Democrats say they will make funding for a key Obamacare program a top priority in the next spending bill after President Donald Trump on Wednesday threatened to stop it, raising the possibility of a government shutdown threat over the health care law.
Trump said he hasn’t decided whether to fund the Obamacare cost-sharing program, which helps low-income Americans pay their health care co-pays and deductibles. In a Wall Street Journal interview Wednesday, he suggested that the funding for the program — called cost-sharing reductions — should be used as leverage to bring Democrats to the table on health care.
The current government spending bill expires April 28 and will need at least some Democratic support to get to Trump’s desk.
"Given the threat," a Senate Democratic aide said of Trump’s comments, "we’ll be pushing for a robust cost-sharing reduction appropriation."
The aide declined to say how much funding Democrats would insist upon. Others have estimated that full funding for one year would require between $7 billion and $8 billion.
Democrats on both sides of the Capitol are in agreement. Funding for the program "must be included" as "permanent mandatory spending," an aide to House Minority Leader Nancy Pelosi told POLITICO.

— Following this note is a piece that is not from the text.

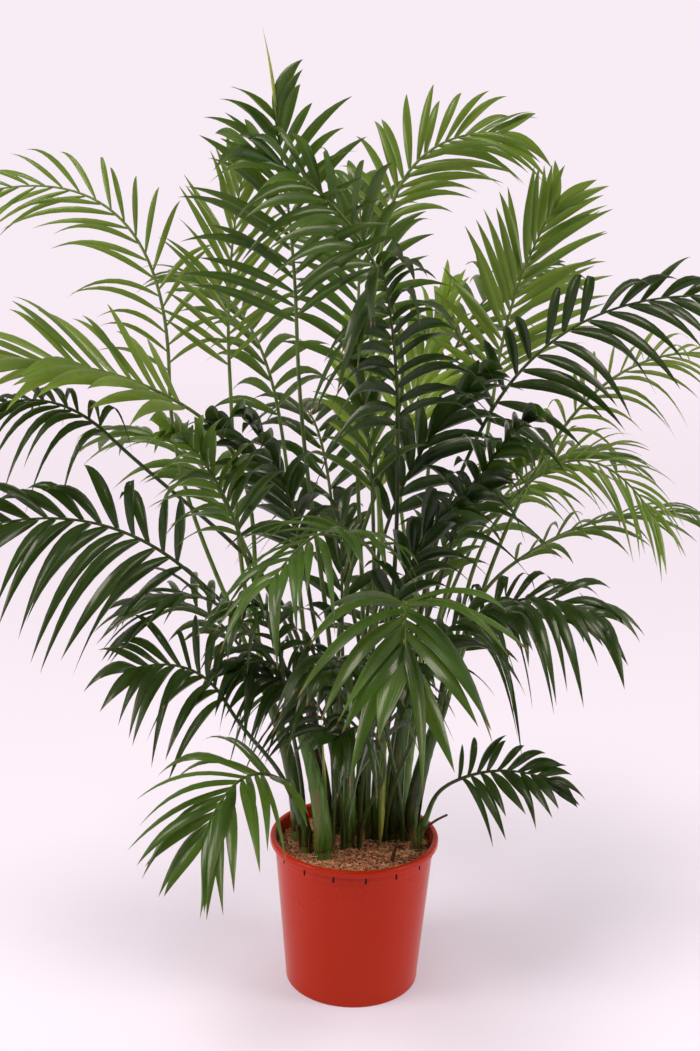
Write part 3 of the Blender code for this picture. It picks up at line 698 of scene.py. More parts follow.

House Speaker Paul Ryan has previously said that he expects funding to continue while the lawsuit is pending, which is similar to what the Department of Health and Human Services said as recently as earlier this week. A Ryan spokeswoman declined to say whether Trump’s comments, or Democrats’ reaction to them, changed anything.
"We continue to work with the Trump administration to evaluate the options in front of us," the spokeswoman told POLITICO.
The debate over the cost-sharing program, which was the focus of a House lawsuit brought against the Obama administration, poses a significant threat to the future of the health care law. If funding for the program is eliminated, many insurers would likely leave the Obamacare markets immediately, throwing coverage for millions of people into turmoil.
A district court judge ruled last year that the Obama White House was illegally funding the program, but allowed the subsidies to keep flowing pending appeal by the Obama administration. Earlier this year, the House and the Trump administration asked a court to put the appeal on hold until they could decide how to handle the subsidies.
As of last week, top Republican appropriators in the House said they had no plans to fund the cost-sharing program in the next spending bill. House Appropriator Tom Cole (R-Okla.), who oversees health spending, said leadership told him he didn’t need to worry about the cost-sharing funding in this bill.
Cole previously told reporters he wasn’t ruling out the use of mandatory spending to cover the subsidies, which means lawmakers wouldn’t need to offset the spending.
Despite their opposition to Obamacare, Republicans have been reluctant to cut funding for the cost-sharing program because it would mean a major disruption for Obamacare enrollees.
Most rank-and-file lawmakers had expressed hope that leadership and the Trump administration would find a way to fund the subsidies while allowing the decision in the House lawsuit to stand.